Или более дорогой шопинг — в Венеции. «Я, скажем, помню, как купил здесь несколько вещей — само собой, в кредит, — которые потом надеть не было ни духа, ни охоты. В том числе два плаща, один горчичный, другой светлого хаки. Теперь они украшают плечи лучшего танцовщика мира и лучшего поэта английского языка», — писал Бродский в «Набережной неисцелимых». Речь, конечно, о Михаиле Барышникове и о другом нобелевском лауреате, поэте Дэреке Уолкотте.
Венеция Венецию Бродский посещал обычно под Новый год, в несезон, в холодное и влажное время, когда воздух не сильно отличается от воды внизу. Он называл её «городом рыб, как пойманных, так и плавающих на воле» и себя отчасти чувствовал потомком той самой рыбы, «из которой возникла наша цивилизация». Так что Венеция с ее пограничным состоянием между водой, камнем и воздухом, порядком и хаосом, оказывается такой квинтэссенцией культуры.

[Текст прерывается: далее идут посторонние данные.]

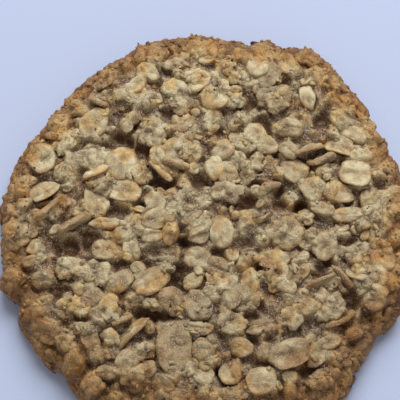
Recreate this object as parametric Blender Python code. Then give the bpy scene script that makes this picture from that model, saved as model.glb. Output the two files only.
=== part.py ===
"""A round oatmeal cookie, one baked piece lying on its flat underside, built in metres with +Z up.

The dough is a closed disc with a domed top, a rounded side and an uneven outline. Rolled oats and dough lumps
are pressed into its top and side, and one Boolean union fuses them with it. The origin is below the middle of
the cookie, on the surface that it lies on.
"""
import bmesh
import bpy
import numpy as np
from mathutils import Matrix, Vector
from mathutils.geometry import delaunay_2d_cdt

# Lengths are in millimetres and angles in degrees; a mesh is brought to metres when it is made
MM = 0.001
SEED = 11

MEAN_RADIUS = 45.0
SIDE_HEIGHT = 3.8
CROWN_RISE = 5.5
SHOULDER_POWER = 6.0
SIDE_SEGMENTS = 72
TOP_POINTS = 820
TOP_POINTS_REACH = 0.975
FOOT_RADIUS = 31.0
FOOT_TAPER = 0.97
FOOT_CORNERS = 10
FOOT_LIFT = 0.35
FOOT_SUNK = 1.2

# Rings below the widest line, where the side turns under: share of the outline, and height
RINGS_BELOW = [(0.985, 1.5), (0.95, FOOT_LIFT)]

# Slow waves of the outline: how many round the edge, how far they reach, and where one has its peak
OUTLINE_WAVES = [(2, 0.5, 67), (3, 0.85, 70), (4, 0.3, 31), (6, 0.65, -6)]

# Single knobs and notches of the edge: where, how far out or in, and how wide
EDGE_KNOBS = [
    (14, 0.8, 5), (31, -0.3, 4), (43, -0.9, 3), (59, 1.5, 5), (80, -0.6, 6), (100, 0.9, 6), (118, -0.6, 6),
    (146, -0.4, 5), (160, 0.3, 5), (183, -0.7, 5), (197, 1.1, 4), (202, -1.3, 3), (213, 0.5, 6),
    (228, -0.8, 5), (237, 1.0, 5), (252, -0.6, 5), (264, 0.7, 6), (280, -0.7, 5), (292, 0.6, 5),
    (305, 1.2, 5), (322, -1.0, 6), (335, 1.6, 4), (352, -0.9, 6),
]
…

Главным и любимым местом было сердце Венеции, площадь Сан-Марко. В той же «Набережной неисцелимых» Бродский пишет, что полюбил ее, еще не видя живьем, когда ему попался «растрепанный номер журнала „Лайф“ с потрясающим цветным снимком Сан-Марко в снегу».

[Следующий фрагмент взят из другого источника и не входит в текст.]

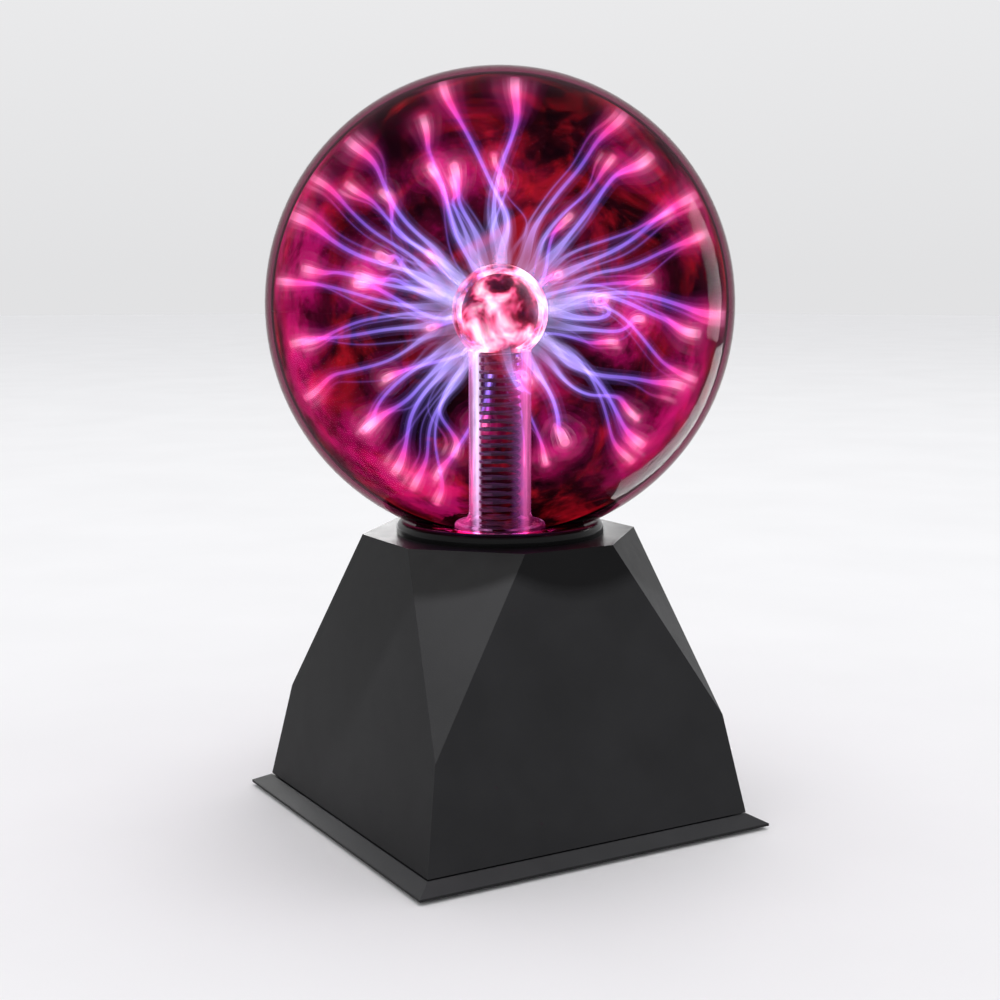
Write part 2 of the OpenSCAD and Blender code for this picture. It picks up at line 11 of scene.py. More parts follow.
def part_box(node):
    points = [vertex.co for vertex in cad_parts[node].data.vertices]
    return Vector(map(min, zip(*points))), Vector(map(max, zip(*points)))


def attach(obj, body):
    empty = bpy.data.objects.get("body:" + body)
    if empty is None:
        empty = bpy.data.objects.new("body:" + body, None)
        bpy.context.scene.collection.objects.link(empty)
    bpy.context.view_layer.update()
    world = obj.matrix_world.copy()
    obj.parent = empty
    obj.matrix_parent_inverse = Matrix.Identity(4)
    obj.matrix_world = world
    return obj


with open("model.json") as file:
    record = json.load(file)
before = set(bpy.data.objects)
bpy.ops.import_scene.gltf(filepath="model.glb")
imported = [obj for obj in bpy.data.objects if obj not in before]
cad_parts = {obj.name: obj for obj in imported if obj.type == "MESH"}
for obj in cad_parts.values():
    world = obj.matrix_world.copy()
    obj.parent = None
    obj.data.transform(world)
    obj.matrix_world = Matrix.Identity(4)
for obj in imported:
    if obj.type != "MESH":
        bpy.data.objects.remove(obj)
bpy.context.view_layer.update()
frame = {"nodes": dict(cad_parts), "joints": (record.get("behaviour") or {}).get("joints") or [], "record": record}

# Looks of a plasma ball: the glowing gas inside its globe, the glass, the black base and the parts inside.
# Lengths are in metres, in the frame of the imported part, unless a comment says mm.
MM = 0.001
scene = bpy.context.scene
nodes = frame["nodes"]

# ---- Measures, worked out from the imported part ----
globe_low, globe_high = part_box("glass_globe")
GLOBE_R = (globe_high.x - globe_low.x) / 2
GLOBE = Vector((0, 0, globe_high.z - GLOBE_R))
GLASS_WALL = 1.8 * MM     # as in the CAD
SHADE_GAP = 0.12 * MM     # between the glass and the painted shade skin
GLOW_GAP = 0.8 * MM       # between the painted shade skin and the glowing gas
SHADE_R = GLOBE_R - GLASS_WALL - SHADE_GAP
GLOW_R = SHADE_R - GLOW_GAP
bulb_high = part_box("electrode_glass")[1]
BULB_R = bulb_high.x
BULB = Vector((0, 0, bulb_high.z - BULB_R))
STEM_R = 10.2 * MM        # as in the CAD
BULB_BOTTOM = BULB.z - BULB_R * 0.8      # the stem joins the bulb here
COLLAR_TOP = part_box("globe_collar")[1].z
SKIN_BOTTOM = COLLAR_TOP - 1 * MM        # the gas ends here, behind the collar's lip

# ---- The view that the object is drawn for ----
VIEW_AZIMUTH = math.radians(-30.35)
VIEW_ELEVATION = math.radians(9.77)
VIEW_DISTANCE = 0.532
VIEW_TARGET = Vector((0, 0, 0.09))
VIEW_BACK = Vector((
    math.sin(VIEW_AZIMUTH) * math.cos(VIEW_ELEVATION),
    -math.cos(VIEW_AZIMUTH) * math.cos(VIEW_ELEVATION),
    math.sin(VIEW_ELEVATION),
))
VIEW_RIGHT = Vector((math.cos(VIEW_AZIMUTH), math.sin(VIEW_AZIMUTH), 0))
VIEW_UP = VIEW_BACK.cross(VIEW_RIGHT)

# ---- The light inside the globe ----
SHADE_PASS = 0.06         # share of light that one wall of the painted shade skin lets through
LIGHT = 1 / SHADE_PASS    # makes up for it inside the globe
WALL_TINT = (0.66, 0.1, 0.42)     # the glass is clear face on, and magenta where it is seen edge on
WALL_DENSITY = 400
WALL_PASS = [math.exp(-WALL_DENSITY * (1 - c) * GLASS_WALL) for c in WALL_TINT]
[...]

Венеция драгоценна, неповторима, таинственна — и обречена. Из этого складывается её несомненная ценность. Бенгт Янгфельдт сообщает, что Бродский очень переживал, зная, что Венеции грозит постепенное затопление, предлагал вычистить дно каналов и донимал его тестя-инженера «вопросами о возможности снизить температуру воды в лагуне Венеции с помощью атомных электростанций» и искренне огорчился, «когда узнал, сколько для достижения этого эффекта нужно гидроэлектростанций».
Венеция как дальняя родственница Петербурга-Ленинграда — в каком-то смысле тоже создаёт непрямую и тем более цепляющую рифму. Полностью закольцованного пути не получилось, на Васильевский остров никто не пришел умирать. Но зато сложился тот самый объем, удвоение смыслов, о котором мы говорили вначале. Лев Лосев цитирует Сьюзан Зонтаг: писательница «заметила, что Венеция — идеальное место для могилы Бродского, поскольку Венеция нигде. „Нигде“ — это тот же обратный адрес, который Бродский дает в начале одного из своих самых прекрасных лирических стихотворений: „Ниоткуда с любовью…“».